Law360, London (August 26, 2020, 5:04 PM BST) -- Britain's finance watchdog said Wednesday it may extend mortgage "holidays" for home-owners hit hard by the COVID-19 crisis and continue to offer support for those who need to apply for it for the first time since the crisis hit.
The Financial Conduct Authority has published draft guidelines that would ensure finance firms continue to offer payment freezes for consumers who cannot make mortgage payments because of the financial fallout of the COVID-19 crisis. The guidelines would also instruct lenders to offer financial help to those who have been newly affected by the crisis.
"We understand that borrowers facing payment difficulties because of the pandemic will continue to face uncertainty and may also experience temporary interruptions in income," Christopher Woolard, interim chief executive at the FCA, said.
"We are proposing that firms contact their borrowers in good time before the end of a payment holiday, and work with them to come up with a tailored plan to help get them back on track," he added.
Lenders should consider short-term assistance including extending payment terms or restructuring mortgages, the watchdog said.
Woolard warned banks and building societies against taking a "one size fits all" approach to offering financial help. The FCA also stressed that lenders should give priority to customers who are facing the most severe financial difficulties or are at risk of harm.

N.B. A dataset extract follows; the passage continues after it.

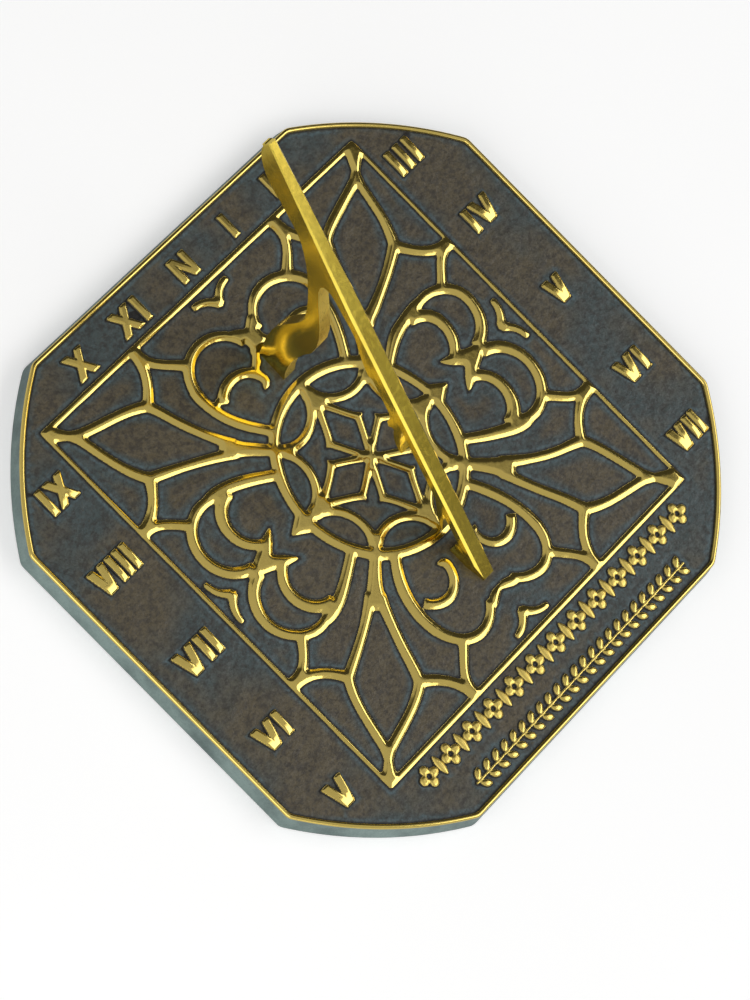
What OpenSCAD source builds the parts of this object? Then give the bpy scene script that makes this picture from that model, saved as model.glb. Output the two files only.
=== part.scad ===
// Garden sundial: a cast plate with raised gothic tracery and a cast gnomon, millimetres, +Z up.
// The origin is the centre of the underside, +Y points north and the style points at the pole.

/* [Dial plate] */
// Side of the square frame line, between line centres
frame_side = 178; // [150:1:230]
// Width of the bands west and east of the frame line, to the edge
side_band = 38; // [30:0.5:60]
// Width of the band north of the frame line, to the edge
north_band = 21.5; // [16:0.5:40]
// Width of the band south of the frame line, to the edge
south_band = 31.5; // [20:0.5:50]
// Length cut from each corner along the north and south edges
corner_cut_x = 54.5; // [40:0.5:70]
// Length cut from each corner along the west and east edges
corner_cut_y = 50; // [40:0.5:65]
// Radius of the bowed corner edges
corner_r = 164; // [110:1:400]
// Height of the plate without its relief
body_h = 7.8; // [7:0.1:14]
// Thickness of the plate above its hollow back
floor_t = 3.5; // [3:0.1:5]
// Thickness of the wall round the hollow back
skirt_t = 4.5; // [3:0.1:10]
// How far the edge spreads from the face down to the underside
edge_draft = 1.2; // [0.2:0.1:3]

/* [Relief] */
// Height of the relief above the ground of the plate
relief_h = 1.3; // [0.6:0.1:2.5]
// Width of the rim along the edge
rim_w = 2; // [1:0.1:4]
// Width of the square frame line
frame_w = 2.6; // [1.5:0.1:4]
// Width of a tracery rib at its narrowest
rib_w = 3.7; // [2.5:0.1:4.5]
// Width of the round ribs of the side lobes at their fullest
lobe_w = 4.8; // [3:0.1:6]
// Width of the hooks inside the side lobes at their fullest
hook_w = 5.2; // [3:0.1:6]

/* [Gnomon] */
// Angle of the style above the plate, the latitude of the place
style_angle = 33.7; // [29:0.1:45]
// Level distance from the toe of the style to its tip
style_reach = 166.5; // [155:0.5:172]
// Width of the style
style_w = 7.2; // [6:0.1:8.4]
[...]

Lenders should also help customers by giving them advice on how to manage their money or referring them to debt advice where necessary, the watchdog said.
Consumers who request help under the new guidelines will have this reflected on their credit score, the FCA said, to make sure lenders are clear about their customers' financial position. The regulator said companies should make sure they tell customers that the financial help will affect their rating.
The sector has until Sept. 2 to comment on the proposals. The FCA did not say when they will take effect.
Mortgage lenders agreed to mortgage payment freezes in March after Chancellor of the Exchequer Rishi Sunak announced the stopgap as part of an "unprecedented package" of government-backed loans worth £330 billion ($435 billion).
The initial payment holidays were slated to last for six months, but the regulator announced a three-month extension in June.
The FCA has also announced payment freezes for loans and high-cost credit amid the pandemic.
In April, the regulator announced new rules to force banks and lenders to freeze payments and interest on high-cost credit products such as payday loans. The measures hit pause on payments on car finance, rent-to-own contracts and buy-now-pay-later and freezing payments as well as interest for payday loans.
It also announced freezes on all loan and credit card payments during the pandemic. The measures were intended to provide temporary relief for bank customers who have fallen ill or been laid off or furloughed during the global pandemic and are struggling to make repayments.